"Михаил Литов. Картина паломничества " - читать интересную книгу автора

Значит, ты еще не окончательно ничтожен, не есть еще вполне ничтожество и
пустой сосуд, чтобы только с трепетным смирением воспринимать свое рабство
у Господа. Еще поборешься!
- Как ты все извращаешь, - закричал Буслов, - как все испоганиваешь!
- Вот опять же бесы...
- А все это чепуха! - закричал вдруг и Лоскутников. - И бесы ваши, и
купание в источнике!
Они уже вышли за ограду, и там, в поселке, кричали Буслов и
Лоскутников, суетливо беснуясь перед неприступным Чулихиным, туманно
ухмылявшимся. А живописец словно нарочито подавал себя, даже и с ужимками,
усиленным и неисправимым гонителем веры. В иные мгновения он страшно
округлял глаза и смотрел на Буслова одним из тех стоявших в очереди перед
купальней людей, которые первыми обличили в нем присутствие бесов. Буслов и
Лоскутников ничего не могли с этим поделать и только напрасно заходились и
брызгали пеной неуемного, казалось бы, негодования. Наконец Чулихин прервал
свое непотребное занятие и вытянул сильную руку, указывая, куда им теперь
направляться. Ему это было понятно. Лоскутников, еще прежде успокоившись,
шагнул в сторону и с сомнением смотрел на продолжавшего волноваться
Буслова. Он преисполнился иронии. Этот Буслов... ну что он такое, в самом
деле, выдумал? зачем полез в ледяную воду, выставляя себя на посмешище?

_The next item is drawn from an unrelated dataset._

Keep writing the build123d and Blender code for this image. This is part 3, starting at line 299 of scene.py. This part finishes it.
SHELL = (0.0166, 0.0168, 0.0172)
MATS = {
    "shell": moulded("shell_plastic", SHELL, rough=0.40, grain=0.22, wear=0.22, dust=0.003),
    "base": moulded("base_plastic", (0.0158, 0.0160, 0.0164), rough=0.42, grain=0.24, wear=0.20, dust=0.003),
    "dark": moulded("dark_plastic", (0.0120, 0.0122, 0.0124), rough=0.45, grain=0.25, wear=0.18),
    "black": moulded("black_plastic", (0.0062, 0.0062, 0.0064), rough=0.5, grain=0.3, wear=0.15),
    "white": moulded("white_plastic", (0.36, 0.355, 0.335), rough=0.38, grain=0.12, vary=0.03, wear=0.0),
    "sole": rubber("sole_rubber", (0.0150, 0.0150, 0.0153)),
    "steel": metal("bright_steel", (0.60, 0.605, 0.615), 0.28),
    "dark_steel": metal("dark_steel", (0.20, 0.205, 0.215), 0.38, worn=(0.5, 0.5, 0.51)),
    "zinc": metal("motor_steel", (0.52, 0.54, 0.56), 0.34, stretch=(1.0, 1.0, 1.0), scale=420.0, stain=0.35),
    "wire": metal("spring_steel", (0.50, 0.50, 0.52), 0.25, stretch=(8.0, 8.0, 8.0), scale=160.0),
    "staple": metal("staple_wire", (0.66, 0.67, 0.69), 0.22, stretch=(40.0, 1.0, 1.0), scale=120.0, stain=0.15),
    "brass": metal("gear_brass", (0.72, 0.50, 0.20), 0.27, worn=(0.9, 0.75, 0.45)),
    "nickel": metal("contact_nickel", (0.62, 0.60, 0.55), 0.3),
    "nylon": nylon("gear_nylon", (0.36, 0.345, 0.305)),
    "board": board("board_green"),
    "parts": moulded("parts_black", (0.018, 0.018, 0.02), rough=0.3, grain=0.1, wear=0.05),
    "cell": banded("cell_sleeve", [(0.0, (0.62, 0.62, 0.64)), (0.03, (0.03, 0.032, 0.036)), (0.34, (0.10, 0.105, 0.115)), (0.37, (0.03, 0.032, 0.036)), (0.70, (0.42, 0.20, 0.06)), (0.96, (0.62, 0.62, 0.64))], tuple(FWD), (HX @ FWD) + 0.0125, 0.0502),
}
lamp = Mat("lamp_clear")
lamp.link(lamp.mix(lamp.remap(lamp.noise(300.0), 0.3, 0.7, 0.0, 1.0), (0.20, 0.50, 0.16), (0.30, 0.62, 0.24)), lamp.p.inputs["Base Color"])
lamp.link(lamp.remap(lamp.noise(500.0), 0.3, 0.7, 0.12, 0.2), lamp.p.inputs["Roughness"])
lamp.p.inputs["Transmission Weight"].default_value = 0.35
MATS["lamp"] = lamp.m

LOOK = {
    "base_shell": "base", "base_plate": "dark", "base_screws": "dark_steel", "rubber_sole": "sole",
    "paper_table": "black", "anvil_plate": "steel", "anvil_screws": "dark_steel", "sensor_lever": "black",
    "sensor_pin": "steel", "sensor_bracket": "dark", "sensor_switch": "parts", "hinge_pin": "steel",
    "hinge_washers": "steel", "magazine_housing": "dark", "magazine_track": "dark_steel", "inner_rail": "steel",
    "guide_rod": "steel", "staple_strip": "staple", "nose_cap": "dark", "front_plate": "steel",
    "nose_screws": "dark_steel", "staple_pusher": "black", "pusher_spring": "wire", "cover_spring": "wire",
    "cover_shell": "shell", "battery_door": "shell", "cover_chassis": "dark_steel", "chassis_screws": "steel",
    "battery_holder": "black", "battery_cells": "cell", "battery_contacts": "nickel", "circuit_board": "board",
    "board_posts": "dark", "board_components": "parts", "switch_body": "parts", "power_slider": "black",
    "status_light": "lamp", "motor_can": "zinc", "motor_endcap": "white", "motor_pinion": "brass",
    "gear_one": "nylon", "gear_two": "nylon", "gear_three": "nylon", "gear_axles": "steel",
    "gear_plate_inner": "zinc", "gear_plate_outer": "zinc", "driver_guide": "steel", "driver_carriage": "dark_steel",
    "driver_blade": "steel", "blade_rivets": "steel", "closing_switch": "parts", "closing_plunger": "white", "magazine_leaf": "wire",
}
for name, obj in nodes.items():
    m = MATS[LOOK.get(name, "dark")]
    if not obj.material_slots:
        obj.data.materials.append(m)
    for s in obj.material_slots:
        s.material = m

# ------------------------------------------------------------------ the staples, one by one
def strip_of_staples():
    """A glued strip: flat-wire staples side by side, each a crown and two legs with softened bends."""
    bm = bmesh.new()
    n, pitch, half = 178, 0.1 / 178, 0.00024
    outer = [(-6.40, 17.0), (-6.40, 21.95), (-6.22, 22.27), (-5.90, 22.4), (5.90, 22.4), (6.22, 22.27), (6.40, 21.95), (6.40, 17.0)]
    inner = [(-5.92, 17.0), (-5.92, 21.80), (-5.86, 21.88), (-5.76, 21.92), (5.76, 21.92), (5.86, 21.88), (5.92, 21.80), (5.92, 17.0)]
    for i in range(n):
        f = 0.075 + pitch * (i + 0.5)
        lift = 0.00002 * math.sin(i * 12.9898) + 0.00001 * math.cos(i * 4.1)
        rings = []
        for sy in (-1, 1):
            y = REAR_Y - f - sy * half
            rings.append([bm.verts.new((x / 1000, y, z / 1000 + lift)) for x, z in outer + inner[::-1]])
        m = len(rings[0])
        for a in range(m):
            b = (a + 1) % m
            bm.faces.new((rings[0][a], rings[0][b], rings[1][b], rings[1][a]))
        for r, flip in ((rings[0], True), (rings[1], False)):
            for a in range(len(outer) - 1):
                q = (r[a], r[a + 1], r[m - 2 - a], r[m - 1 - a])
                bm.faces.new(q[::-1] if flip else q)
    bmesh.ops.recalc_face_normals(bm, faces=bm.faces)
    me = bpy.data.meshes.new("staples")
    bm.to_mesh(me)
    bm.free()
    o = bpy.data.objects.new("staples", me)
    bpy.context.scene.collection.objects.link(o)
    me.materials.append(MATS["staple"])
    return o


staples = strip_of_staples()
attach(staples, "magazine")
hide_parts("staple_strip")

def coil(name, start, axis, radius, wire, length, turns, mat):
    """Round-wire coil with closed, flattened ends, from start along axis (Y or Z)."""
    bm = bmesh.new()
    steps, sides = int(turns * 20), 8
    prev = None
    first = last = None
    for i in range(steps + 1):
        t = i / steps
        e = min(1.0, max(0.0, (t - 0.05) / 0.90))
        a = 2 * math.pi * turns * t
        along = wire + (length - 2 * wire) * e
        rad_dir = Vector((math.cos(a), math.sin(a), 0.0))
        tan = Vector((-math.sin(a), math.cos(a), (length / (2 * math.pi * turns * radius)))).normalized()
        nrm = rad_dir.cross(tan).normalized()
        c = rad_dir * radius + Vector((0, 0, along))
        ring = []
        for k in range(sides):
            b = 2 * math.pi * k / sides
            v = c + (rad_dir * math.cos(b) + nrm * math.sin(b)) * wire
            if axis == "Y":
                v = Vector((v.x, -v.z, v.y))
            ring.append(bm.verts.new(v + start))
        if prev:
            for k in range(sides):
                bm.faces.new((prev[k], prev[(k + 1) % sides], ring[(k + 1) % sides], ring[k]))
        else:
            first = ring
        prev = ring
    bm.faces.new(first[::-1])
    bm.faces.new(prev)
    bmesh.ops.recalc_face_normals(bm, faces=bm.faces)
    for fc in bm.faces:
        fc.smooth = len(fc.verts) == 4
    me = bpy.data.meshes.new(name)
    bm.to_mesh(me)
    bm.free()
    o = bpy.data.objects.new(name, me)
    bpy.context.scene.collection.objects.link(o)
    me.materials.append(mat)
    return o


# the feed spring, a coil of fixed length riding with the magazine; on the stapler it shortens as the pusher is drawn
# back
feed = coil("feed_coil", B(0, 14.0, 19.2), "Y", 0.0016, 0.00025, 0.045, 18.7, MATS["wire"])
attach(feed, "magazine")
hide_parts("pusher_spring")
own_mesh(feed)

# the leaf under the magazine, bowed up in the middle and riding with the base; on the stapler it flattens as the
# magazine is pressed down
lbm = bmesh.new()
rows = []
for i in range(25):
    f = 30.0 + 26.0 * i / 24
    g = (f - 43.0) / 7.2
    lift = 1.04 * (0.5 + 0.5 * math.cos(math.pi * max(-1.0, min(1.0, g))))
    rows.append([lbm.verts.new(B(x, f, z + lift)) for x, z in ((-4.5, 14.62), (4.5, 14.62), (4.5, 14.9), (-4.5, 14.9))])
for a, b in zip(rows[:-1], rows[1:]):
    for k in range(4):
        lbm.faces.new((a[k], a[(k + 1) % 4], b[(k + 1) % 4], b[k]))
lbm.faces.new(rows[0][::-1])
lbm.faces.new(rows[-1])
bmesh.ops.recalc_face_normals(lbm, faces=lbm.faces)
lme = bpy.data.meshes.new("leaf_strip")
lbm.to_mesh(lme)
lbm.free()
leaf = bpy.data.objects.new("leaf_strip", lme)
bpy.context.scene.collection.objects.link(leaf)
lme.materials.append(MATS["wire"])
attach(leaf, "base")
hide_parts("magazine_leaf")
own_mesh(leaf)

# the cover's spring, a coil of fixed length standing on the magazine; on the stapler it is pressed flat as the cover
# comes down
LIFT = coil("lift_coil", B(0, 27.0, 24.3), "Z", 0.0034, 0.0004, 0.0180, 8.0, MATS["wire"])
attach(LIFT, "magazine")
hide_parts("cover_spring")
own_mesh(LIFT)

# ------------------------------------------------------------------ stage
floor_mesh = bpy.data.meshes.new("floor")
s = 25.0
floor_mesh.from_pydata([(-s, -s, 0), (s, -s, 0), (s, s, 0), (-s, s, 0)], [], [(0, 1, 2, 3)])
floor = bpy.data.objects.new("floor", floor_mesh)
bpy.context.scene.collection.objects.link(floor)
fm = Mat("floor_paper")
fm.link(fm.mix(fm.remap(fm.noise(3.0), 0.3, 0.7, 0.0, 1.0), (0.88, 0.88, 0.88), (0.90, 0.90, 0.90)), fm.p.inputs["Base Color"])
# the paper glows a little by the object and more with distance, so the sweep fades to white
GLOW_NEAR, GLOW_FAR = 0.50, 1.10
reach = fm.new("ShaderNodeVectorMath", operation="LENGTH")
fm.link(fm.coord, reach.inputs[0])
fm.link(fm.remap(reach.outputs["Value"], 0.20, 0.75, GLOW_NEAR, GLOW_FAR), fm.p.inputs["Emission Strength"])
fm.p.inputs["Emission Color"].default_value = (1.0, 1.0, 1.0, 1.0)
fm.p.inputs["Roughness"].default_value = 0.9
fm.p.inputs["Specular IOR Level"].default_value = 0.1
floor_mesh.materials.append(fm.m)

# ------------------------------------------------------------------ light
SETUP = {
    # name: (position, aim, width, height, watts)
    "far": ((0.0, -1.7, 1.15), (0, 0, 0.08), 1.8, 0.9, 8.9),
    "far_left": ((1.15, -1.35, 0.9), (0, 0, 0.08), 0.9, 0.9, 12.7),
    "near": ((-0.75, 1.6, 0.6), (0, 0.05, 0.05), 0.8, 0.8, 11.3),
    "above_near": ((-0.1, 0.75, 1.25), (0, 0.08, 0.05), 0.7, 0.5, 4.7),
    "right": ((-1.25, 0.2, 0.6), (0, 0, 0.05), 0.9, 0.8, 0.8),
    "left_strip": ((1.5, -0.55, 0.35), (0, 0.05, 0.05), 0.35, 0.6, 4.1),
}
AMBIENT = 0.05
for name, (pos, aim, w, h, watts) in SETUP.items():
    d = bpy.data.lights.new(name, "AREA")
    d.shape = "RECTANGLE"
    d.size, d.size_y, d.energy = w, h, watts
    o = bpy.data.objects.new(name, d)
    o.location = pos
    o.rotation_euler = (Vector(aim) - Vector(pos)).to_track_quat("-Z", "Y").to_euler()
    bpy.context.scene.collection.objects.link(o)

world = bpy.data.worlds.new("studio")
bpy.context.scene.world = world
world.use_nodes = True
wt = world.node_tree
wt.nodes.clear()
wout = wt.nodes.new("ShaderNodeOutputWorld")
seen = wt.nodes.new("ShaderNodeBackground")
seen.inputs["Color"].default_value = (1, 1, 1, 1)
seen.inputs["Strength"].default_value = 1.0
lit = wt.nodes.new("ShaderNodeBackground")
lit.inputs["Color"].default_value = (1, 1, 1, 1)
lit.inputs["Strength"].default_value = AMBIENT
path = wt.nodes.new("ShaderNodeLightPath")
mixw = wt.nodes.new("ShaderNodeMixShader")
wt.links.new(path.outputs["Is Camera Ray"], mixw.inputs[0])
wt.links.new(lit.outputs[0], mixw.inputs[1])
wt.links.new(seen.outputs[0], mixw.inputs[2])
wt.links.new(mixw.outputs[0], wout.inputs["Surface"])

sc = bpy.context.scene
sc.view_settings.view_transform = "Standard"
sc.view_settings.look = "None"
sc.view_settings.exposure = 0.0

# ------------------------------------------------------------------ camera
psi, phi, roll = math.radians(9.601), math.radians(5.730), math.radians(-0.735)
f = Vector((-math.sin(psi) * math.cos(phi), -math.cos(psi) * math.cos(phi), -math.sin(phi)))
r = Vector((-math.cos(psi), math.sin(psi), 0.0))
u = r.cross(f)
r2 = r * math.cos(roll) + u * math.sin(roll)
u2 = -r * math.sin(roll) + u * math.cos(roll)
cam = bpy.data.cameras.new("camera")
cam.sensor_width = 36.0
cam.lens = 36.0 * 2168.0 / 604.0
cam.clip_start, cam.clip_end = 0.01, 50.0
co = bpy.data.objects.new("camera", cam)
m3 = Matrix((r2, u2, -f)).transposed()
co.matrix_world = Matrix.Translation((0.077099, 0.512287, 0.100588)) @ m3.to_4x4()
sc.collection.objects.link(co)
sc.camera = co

Посмеивался Лоскутников. Но Чулихин, изображающий непримиримого атеиста, не
стал смешон ему, как-либо забавен, не показался своеобразным и
трогательным, по-своему милым. Напротив! И в чем-то еще усомнился
Лоскутников, в чем-то большем, чем Чулихин, на чьем лице уже вполне
читалась уверенность в нужности и продуманности предстоящего им пути.

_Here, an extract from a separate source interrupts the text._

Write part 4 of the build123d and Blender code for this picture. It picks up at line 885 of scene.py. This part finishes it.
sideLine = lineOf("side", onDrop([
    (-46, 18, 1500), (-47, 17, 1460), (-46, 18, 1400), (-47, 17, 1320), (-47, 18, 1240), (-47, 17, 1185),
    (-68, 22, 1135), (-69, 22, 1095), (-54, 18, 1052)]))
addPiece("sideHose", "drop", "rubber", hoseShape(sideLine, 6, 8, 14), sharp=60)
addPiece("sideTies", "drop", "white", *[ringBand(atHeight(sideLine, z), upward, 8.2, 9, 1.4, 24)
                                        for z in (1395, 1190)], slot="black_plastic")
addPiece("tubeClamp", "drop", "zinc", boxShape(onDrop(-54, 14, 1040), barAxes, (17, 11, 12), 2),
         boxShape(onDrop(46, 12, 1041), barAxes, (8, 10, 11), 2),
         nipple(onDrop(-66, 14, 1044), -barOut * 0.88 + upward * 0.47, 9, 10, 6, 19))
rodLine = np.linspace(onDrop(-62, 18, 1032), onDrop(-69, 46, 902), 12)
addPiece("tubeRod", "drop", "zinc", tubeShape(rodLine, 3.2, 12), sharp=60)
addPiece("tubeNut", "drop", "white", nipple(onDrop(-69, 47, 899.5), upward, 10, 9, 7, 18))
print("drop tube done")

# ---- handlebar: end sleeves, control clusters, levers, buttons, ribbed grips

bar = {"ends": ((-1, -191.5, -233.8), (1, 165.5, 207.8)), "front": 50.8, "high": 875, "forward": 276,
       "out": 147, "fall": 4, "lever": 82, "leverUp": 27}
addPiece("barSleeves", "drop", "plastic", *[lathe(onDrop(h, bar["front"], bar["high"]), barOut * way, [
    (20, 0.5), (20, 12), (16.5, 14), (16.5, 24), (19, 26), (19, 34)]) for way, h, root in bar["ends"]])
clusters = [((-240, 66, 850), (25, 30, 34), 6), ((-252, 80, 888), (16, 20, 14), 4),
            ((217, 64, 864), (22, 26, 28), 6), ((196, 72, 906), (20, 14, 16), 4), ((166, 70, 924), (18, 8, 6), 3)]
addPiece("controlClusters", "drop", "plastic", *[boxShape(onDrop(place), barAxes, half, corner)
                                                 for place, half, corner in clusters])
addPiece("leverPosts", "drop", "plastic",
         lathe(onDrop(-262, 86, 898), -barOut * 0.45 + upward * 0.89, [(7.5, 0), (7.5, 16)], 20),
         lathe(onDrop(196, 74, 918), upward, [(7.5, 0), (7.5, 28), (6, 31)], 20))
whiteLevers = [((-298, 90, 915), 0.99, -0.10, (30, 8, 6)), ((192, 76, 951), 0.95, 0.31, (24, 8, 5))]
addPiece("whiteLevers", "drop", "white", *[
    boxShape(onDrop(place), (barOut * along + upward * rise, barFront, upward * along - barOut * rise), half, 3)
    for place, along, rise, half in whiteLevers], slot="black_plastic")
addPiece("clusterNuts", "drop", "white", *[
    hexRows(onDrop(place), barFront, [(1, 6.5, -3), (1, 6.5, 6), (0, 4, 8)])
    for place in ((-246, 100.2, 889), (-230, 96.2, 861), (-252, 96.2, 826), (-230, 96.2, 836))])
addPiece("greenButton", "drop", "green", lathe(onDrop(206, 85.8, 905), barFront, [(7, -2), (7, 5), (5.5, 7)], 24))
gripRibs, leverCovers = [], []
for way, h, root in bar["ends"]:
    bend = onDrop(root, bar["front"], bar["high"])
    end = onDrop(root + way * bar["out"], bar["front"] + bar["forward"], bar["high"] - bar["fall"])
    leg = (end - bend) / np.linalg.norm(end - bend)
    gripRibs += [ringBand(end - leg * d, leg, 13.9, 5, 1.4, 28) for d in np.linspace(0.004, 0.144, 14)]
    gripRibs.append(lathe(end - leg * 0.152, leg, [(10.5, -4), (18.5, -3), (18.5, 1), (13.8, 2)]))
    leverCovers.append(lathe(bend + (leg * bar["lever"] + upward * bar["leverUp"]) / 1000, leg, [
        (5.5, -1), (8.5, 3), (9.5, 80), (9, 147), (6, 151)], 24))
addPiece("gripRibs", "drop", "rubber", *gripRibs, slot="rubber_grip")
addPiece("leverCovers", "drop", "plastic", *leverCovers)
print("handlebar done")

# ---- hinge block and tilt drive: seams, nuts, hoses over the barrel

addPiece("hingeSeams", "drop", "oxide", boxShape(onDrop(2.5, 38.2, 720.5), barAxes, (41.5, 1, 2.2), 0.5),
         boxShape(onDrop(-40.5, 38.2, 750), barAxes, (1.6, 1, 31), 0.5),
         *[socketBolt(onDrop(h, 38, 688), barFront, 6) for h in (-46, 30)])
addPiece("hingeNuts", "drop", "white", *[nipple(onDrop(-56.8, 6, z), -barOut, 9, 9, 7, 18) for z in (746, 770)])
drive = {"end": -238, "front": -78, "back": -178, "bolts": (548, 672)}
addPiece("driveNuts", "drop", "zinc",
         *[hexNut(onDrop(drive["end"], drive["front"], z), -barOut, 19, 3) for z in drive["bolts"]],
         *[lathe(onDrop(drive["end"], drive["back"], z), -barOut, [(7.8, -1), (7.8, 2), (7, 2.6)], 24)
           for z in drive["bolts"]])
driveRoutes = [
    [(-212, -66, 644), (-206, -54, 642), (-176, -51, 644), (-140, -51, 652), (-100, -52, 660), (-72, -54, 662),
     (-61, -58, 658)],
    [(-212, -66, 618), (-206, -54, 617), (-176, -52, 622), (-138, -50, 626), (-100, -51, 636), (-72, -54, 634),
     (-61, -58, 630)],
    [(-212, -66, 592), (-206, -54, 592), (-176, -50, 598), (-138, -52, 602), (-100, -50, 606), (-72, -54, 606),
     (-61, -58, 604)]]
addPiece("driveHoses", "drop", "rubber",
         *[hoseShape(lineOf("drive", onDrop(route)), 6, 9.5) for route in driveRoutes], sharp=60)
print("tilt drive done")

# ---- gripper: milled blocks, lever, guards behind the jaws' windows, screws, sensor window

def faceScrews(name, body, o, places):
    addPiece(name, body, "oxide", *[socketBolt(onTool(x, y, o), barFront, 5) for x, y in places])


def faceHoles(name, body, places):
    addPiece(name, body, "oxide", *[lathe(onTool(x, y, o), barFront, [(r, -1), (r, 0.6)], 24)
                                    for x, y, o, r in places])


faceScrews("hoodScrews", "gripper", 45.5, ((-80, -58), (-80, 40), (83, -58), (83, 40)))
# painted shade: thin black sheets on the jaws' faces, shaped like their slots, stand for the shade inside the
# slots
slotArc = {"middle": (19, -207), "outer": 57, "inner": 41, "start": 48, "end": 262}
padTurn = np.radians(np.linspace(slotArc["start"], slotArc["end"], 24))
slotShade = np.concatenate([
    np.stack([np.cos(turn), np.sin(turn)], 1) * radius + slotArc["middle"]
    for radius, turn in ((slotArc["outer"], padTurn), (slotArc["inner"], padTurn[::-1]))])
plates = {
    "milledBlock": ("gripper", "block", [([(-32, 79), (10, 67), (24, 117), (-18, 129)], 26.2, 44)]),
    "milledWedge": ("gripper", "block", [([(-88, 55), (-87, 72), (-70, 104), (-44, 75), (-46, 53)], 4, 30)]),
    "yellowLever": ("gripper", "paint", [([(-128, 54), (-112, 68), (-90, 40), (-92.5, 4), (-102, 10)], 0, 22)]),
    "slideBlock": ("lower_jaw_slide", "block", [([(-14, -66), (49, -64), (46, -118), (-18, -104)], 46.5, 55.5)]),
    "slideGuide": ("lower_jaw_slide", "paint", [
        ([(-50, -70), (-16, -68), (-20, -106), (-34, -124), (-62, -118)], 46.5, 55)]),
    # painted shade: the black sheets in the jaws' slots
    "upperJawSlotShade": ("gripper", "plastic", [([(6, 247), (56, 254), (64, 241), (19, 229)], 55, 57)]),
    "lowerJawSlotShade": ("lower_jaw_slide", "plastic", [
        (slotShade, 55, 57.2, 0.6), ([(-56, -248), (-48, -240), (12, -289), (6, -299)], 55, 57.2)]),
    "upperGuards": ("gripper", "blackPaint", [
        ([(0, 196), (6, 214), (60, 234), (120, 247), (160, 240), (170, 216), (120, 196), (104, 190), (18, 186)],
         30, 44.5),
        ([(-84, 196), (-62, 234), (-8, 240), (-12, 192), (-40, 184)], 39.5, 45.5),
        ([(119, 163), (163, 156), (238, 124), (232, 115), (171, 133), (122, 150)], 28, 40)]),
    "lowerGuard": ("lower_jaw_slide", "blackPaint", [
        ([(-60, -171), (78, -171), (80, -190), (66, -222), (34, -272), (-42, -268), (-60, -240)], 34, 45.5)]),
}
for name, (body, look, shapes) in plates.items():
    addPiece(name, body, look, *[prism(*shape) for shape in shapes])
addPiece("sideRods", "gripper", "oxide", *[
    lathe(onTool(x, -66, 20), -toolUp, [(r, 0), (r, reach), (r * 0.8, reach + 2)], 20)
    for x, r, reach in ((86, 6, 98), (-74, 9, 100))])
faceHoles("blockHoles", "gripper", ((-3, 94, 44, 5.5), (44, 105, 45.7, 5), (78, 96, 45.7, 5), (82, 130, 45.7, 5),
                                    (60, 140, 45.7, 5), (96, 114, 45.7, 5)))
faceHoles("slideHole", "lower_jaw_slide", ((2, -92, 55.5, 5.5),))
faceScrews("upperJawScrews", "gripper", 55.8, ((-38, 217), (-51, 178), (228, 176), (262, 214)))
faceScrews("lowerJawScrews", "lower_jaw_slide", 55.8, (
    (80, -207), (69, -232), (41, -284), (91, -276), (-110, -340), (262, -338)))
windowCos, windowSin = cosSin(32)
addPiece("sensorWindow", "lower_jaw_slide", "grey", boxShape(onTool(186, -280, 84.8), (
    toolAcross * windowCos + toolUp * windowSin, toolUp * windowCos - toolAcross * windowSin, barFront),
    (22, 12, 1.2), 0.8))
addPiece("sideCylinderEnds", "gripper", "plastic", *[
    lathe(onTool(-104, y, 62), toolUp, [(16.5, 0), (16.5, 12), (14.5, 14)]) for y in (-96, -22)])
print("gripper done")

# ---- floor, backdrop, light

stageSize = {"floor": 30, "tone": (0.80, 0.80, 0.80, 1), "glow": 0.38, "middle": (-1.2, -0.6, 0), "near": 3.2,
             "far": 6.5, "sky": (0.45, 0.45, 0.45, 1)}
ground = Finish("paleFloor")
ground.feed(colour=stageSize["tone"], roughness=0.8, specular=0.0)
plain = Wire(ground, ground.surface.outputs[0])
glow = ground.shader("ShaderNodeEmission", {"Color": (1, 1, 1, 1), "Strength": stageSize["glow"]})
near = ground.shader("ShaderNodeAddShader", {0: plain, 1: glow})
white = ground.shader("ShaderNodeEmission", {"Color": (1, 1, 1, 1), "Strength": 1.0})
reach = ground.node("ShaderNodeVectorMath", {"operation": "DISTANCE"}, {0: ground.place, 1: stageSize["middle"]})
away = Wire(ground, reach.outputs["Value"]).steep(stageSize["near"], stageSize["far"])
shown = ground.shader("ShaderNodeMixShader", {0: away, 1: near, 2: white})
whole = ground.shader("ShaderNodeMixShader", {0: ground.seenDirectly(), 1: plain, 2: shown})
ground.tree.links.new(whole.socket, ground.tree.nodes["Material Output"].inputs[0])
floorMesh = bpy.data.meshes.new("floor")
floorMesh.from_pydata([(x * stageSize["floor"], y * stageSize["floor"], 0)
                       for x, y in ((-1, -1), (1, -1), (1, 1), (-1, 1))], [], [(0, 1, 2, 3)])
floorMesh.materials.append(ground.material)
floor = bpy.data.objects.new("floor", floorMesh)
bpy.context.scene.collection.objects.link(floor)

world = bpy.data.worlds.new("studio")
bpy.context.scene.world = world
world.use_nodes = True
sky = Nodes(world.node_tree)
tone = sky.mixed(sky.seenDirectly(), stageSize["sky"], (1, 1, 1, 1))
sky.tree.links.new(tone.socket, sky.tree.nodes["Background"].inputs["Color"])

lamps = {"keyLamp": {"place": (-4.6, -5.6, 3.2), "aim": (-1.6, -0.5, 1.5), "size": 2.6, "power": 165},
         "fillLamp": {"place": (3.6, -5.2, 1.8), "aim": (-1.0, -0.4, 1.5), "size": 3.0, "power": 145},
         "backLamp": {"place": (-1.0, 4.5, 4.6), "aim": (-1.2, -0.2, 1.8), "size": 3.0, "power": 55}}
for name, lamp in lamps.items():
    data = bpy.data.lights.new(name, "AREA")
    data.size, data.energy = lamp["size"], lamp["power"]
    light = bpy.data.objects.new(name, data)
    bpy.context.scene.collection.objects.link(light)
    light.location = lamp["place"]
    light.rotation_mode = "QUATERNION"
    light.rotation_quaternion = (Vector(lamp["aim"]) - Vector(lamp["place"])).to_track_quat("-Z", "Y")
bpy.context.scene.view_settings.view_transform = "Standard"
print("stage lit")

Лоскутников принял серьезный вид. Ему казалось, что он все глуше и
безнадежнее пропихивается в какие-то дебри, где в отвратительной влажной
рыхлости поглощает его жизнь странная, болезненная, судорожно сжимающая его
в своих сумасшедших объятиях.

***

Приближалась ночь. Паломники с проселочной дороги свернули в березовую
рощу, спустились с холма к соснам, которые пошли все выше и гуще,
свертываясь в дремучую чащу, где уже не было различия для глаза между
породами деревьев и только таинственное знание Чулихина отыскивало
тропинки, если не раскидывало их само же в причудливую сеть. Иногда эти
тропинки пролегали в траве едва заметной примятостью, а то вдруг
вывертывались как будто давней дорогой, еще не совсем заросшей и
исчезнувшей. У Чулихина был свой план продвижения к монастырю и к некой
вообще цели, им задуманной, он держал этот план в голове и не раскрывал
его, а при вопросах разводил руками, но не бессодержательно или в
недоумении, а выворачивал и складывал их в знаки, разгадавший которые узнал
бы и весь его замысел. Однако попробуй разгадать! Буслов не ломал над этим
голову, зная, что Чулихин может просто обмануть их, завести в неожиданное
место, уже, возможно, и задумав это, а может и примениться к его разгадке
таким образом, чтобы все равно вышел обман, некое забавное лукавство.
Лоскутникову же вовсе было не до того, ибо ему становилось все грустнее,
что он так путается и при любой идее Чулихина, что бы тот ни замышлял, все
же окажется плутающим в трех соснах.